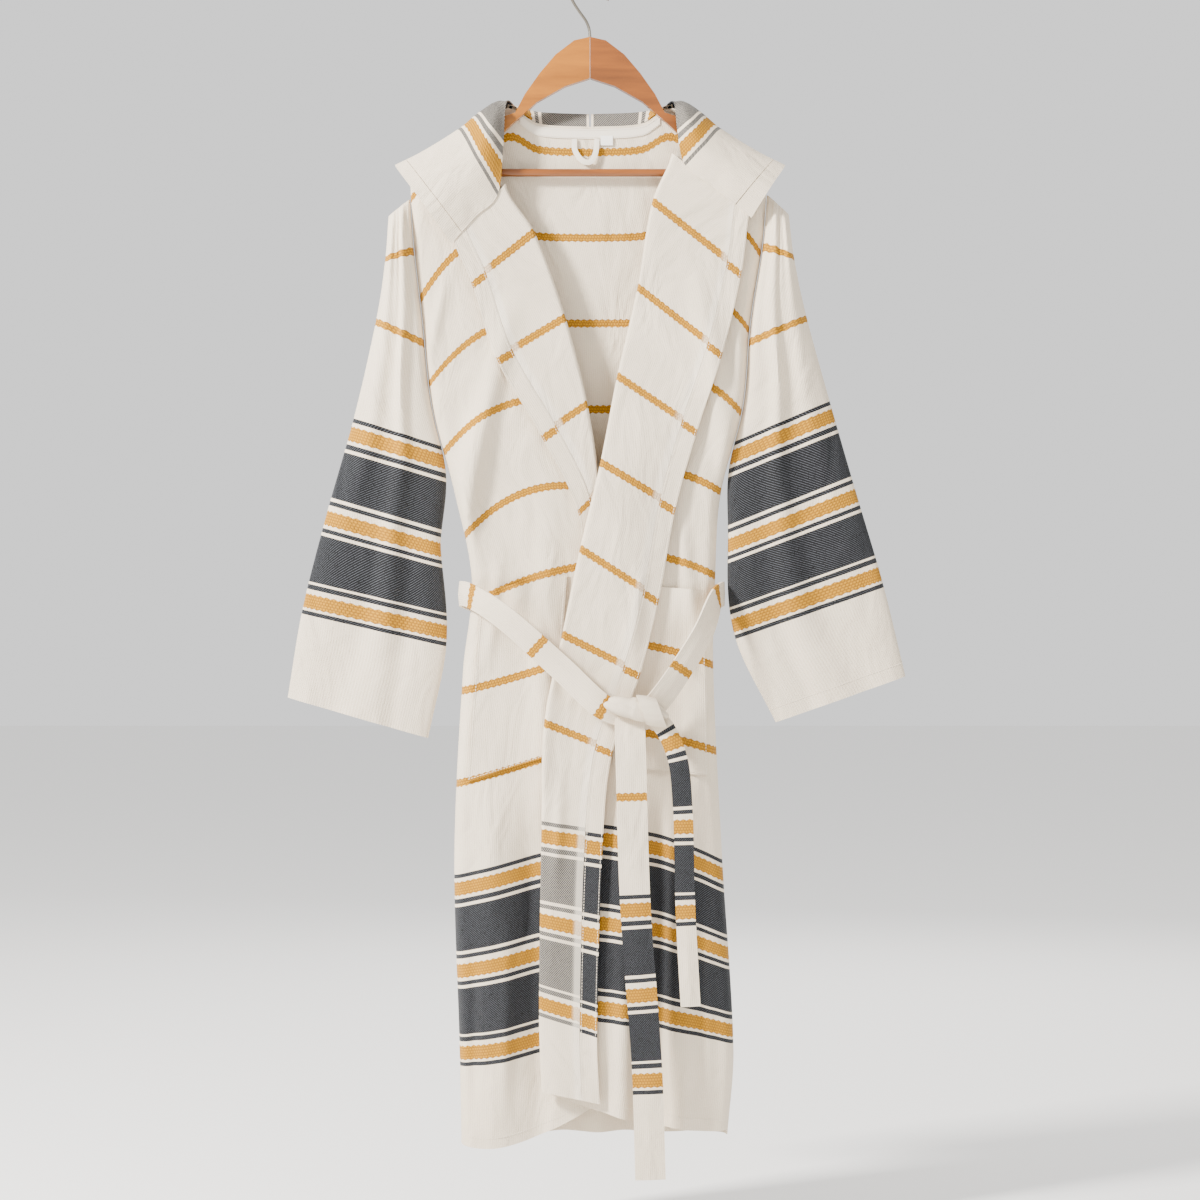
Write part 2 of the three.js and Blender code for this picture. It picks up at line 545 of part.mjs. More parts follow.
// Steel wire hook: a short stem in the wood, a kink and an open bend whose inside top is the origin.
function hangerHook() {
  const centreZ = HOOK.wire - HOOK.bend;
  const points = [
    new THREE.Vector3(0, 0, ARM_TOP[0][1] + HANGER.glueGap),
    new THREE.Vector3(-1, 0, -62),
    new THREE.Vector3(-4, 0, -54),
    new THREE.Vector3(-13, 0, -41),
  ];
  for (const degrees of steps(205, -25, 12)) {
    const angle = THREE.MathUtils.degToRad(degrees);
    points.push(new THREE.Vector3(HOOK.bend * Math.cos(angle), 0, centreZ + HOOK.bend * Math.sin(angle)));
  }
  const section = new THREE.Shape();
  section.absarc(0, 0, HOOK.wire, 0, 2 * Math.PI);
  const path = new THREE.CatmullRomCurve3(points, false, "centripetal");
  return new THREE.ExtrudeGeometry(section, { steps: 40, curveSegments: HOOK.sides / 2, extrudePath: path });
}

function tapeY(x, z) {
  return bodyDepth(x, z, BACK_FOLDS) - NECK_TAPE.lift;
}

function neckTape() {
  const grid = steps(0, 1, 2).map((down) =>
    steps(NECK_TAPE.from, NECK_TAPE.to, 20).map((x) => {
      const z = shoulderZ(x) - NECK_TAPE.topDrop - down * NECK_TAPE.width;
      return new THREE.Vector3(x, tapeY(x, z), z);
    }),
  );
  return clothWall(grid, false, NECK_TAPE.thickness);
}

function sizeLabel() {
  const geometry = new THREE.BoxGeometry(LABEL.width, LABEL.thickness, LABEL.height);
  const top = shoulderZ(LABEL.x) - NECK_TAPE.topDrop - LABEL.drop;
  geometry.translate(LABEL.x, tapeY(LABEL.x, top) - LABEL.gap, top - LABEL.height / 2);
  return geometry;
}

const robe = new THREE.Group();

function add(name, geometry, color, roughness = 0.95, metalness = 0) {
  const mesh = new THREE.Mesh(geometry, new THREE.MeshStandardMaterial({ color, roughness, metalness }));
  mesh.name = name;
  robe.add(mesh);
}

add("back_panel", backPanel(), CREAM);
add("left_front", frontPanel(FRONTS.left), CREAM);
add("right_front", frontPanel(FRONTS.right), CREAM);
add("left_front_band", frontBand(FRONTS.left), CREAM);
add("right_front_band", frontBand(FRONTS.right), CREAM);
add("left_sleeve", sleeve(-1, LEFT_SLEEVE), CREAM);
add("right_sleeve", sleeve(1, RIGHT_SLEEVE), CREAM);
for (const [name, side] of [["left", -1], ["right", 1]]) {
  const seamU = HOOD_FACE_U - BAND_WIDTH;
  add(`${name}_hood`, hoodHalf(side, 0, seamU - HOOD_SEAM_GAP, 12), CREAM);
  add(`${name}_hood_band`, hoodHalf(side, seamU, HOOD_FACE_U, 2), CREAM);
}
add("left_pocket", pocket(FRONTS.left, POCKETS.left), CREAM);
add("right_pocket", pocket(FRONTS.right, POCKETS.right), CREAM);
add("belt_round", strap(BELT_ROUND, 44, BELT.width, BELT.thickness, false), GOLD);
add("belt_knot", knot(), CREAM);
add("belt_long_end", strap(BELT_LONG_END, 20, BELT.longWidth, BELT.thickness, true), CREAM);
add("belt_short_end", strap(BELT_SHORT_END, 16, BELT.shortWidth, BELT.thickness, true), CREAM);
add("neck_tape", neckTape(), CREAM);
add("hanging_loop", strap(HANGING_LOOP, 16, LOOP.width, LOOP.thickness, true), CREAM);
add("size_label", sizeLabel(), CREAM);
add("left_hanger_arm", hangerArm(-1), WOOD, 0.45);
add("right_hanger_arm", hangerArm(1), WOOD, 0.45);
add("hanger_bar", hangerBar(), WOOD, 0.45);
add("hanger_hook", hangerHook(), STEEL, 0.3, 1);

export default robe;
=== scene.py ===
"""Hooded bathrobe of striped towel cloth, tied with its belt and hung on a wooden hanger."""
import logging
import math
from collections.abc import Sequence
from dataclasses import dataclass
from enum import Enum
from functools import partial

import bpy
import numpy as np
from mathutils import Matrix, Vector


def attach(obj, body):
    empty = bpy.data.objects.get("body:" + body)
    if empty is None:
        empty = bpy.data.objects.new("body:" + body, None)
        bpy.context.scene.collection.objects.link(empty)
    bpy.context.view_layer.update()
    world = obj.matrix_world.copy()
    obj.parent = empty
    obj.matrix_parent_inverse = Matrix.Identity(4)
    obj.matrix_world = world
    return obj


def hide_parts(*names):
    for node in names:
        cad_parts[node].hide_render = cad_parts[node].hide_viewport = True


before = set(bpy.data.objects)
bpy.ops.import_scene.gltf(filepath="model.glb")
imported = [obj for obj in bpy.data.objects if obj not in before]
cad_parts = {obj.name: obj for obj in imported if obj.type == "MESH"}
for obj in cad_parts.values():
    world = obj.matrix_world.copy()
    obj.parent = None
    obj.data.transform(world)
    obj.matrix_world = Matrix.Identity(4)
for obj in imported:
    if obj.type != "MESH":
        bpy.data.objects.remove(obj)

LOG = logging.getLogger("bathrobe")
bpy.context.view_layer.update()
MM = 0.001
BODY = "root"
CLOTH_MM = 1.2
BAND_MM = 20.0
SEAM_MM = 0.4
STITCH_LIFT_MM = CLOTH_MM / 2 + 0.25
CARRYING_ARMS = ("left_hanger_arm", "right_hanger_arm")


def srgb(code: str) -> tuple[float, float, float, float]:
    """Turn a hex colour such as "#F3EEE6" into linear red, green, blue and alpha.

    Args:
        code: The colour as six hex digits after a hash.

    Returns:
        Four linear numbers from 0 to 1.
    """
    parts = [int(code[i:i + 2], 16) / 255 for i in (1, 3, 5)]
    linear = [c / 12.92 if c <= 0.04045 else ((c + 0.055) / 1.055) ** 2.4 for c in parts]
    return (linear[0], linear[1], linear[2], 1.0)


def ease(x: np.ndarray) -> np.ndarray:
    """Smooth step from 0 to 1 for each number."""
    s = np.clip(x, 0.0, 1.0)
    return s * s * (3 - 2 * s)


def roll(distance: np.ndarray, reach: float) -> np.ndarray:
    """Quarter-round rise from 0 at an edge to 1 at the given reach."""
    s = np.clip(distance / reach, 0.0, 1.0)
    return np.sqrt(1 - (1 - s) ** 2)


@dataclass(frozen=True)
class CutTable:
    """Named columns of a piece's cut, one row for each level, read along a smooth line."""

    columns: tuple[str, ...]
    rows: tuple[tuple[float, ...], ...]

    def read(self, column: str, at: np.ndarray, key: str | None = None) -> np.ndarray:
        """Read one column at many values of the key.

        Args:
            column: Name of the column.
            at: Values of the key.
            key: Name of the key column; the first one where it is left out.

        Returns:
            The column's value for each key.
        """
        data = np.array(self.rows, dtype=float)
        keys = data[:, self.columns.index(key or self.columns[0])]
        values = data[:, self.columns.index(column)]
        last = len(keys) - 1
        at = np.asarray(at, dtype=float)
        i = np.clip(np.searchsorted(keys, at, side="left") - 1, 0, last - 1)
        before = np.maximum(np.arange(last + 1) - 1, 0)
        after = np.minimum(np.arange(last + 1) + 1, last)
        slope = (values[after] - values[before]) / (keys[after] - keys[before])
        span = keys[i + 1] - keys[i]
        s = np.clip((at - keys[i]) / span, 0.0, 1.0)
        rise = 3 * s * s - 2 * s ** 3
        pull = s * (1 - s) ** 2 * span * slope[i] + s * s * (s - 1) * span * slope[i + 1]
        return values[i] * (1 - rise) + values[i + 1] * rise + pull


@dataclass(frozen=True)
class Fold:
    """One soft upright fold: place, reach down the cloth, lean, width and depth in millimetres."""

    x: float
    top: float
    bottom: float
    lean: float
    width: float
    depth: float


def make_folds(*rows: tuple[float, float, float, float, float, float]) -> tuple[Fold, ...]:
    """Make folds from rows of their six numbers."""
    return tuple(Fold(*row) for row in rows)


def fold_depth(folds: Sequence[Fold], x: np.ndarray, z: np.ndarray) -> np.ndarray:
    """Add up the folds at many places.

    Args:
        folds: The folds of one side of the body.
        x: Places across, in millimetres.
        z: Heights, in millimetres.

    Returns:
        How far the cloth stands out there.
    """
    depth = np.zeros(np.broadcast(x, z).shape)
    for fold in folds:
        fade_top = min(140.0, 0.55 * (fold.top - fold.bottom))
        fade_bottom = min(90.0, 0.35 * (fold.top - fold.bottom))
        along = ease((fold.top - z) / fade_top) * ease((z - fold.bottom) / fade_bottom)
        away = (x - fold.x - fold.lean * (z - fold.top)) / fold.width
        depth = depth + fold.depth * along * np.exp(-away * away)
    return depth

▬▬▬

What is being asked
Your task is to transcribe only the lines from the line containing "hangerBar(), WOOD, 0.45);" through the line containing "bpy.context.scene.collection.objects.link(empty)", word for word.

Written response
add("hanger_bar", hangerBar(), WOOD, 0.45);
add("hanger_hook", hangerHook(), STEEL, 0.3, 1);

export default robe;
=== scene.py ===
"""Hooded bathrobe of striped towel cloth, tied with its belt and hung on a wooden hanger."""
import logging
import math
from collections.abc import Sequence
from dataclasses import dataclass
from enum import Enum
from functools import partial

import bpy
import numpy as np
from mathutils import Matrix, Vector


def attach(obj, body):
    empty = bpy.data.objects.get("body:" + body)
    if empty is None:
        empty = bpy.data.objects.new("body:" + body, None)
        bpy.context.scene.collection.objects.link(empty)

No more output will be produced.